Was moving up to No. 3 ever a possibility?

“You’d have to ask [Portland],” said Webster.

The noise should pick up again in the coming days as teams can begin negotiating with free agents. The Raptors have two significant ones in Jakob Poeltl and Fred VanVleet. Had there been a significant trade on draft night or in the lead-up to it questions around signing the two key veterans might have intensified, but in keeping the pick and with news earlier this week that the Raptors are likely going to reach an agreement on a contract extension with Gary Trent Jr., it becomes easier to project that Toronto will indeed return with most the key pieces of the roster they finished last season with intact.

“We have big free agents,” said Webster. “That will be the next week: we’ll be able to decide. We’ll talk to them and see where they are, and we’ll enjoy another week’s news cycle of all the rumours and gossip.”

Where Dick eventually fits in that hierarchy will remain to be seen.
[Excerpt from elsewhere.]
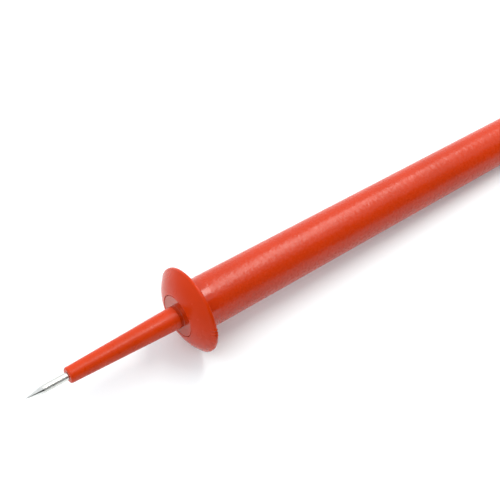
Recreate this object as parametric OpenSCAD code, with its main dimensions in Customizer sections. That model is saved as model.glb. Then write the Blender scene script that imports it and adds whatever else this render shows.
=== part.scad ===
// Slim test probe with a sprung needle, a screwed nose, a round finger guard and a 4 mm rear socket.
// Millimetres. The axis lies along X: the needle points to -X and the socket opens to +X.
// The origin is on the axis, where the round wall of the socket bore begins.

/* [Handle] */
// Length of the handle, from the back of the guard to the rear face
handle_len = 113.3; // [105:0.1:140]
// Wall of the handle at its rear, around the long bore
handle_rear_wall = 1.55; // [1.2:0.05:2.4]
// Wall of the short register on the front of the handle, which carries the guard
register_wall = 1.2; // [0.8:0.05:1.8]
// Width of the shoulder behind the register, which the guard rests on
shoulder = 0.65; // [0.4:0.05:1.6]

/* [Guard] */
// Diameter of the guard disc
guard_d = 22.6; // [18:0.1:30]
// Thickness of the guard at its rim
guard_rim_t = 0.8; // [0.6:0.1:1.2]
// Height of the guard, from its back to its flat front
guard_h = 4; // [3.2:0.1:5]
// Thickness of the inner ledge that the nose clamps
guard_ledge_t = 0.8; // [0.5:0.1:1.2]
// How far the cone of the guard bulges beyond a straight line
guard_bulge = 0.18; // [0:0.02:0.4]

/* [Nose] */
// Length of the nose, from the flat front of the guard to its tip
nose_len = 31.4; // [24:0.1:40]
// Diameter of the nose at its root
nose_root_d = 5.9; // [4.8:0.1:7.2]
// Wall of the nose around the needle at its tip
nose_tip_wall = 1; // [0.7:0.05:1.3]
// Rounding of the outer edge at the tip
nose_tip_round = 0.55; // [0.2:0.05:0.8]
// How far the head of the nose reaches out over the ledge of the guard
nose_head_ledge = 0.8; // [0.5:0.1:1.5]
// Length of the threaded spigot that enters the handle
spigot_len = 8; // [6.5:0.1:10]
// Depth of the nose thread
thread_depth = 0.4; // [0.3:0.05:0.5]
// Pitch of the nose thread
thread_pitch = 1.5; // [1:0.05:2]

/* [Needle] */
// Diameter of the needle
needle_d = 2; // [1.6:0.1:2.4]
// Length of needle that stands out of the nose
needle_out = 11.6; // [8:0.1:16]
// Length of the ground point of the needle
needle_point_len = 4.7; // [3:0.1:7]
// How far the needle can be pushed in
needle_travel = 4; // [2:0.1:5]

/* [Contact] */
// Wall of the collar around the end of the needle
collar_wall = 0.53; // [0.3:0.01:0.8]
// Length of the collar
collar_len = 5; // [3:0.1:6]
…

The most optimistic projections have him with a profile that resembles that of Golden State Warriors star Klay Thompson.

It’s too much at this stage to suggest that a rookie taken 13th overall will match steps with a four-time NBA champion and likely Hall-of-Famer who ranks 11th all-time in threes made and 18th in three-point percentage.

That said, as a 21-year-old rookie Thompson scored 12.5 points a game and shot 41.4 per cent from three and the Raptors would doubtless be ecstatic if Dick could recreate something resembling that level of production.

Dick is confident he can hit the floor running — and shooting.

“My biggest goal coming into this is making an instant impact early,” he said. “Coming in, seeing a team, especially like Toronto, and bring that shooting ability, the thing I take pride in the most.”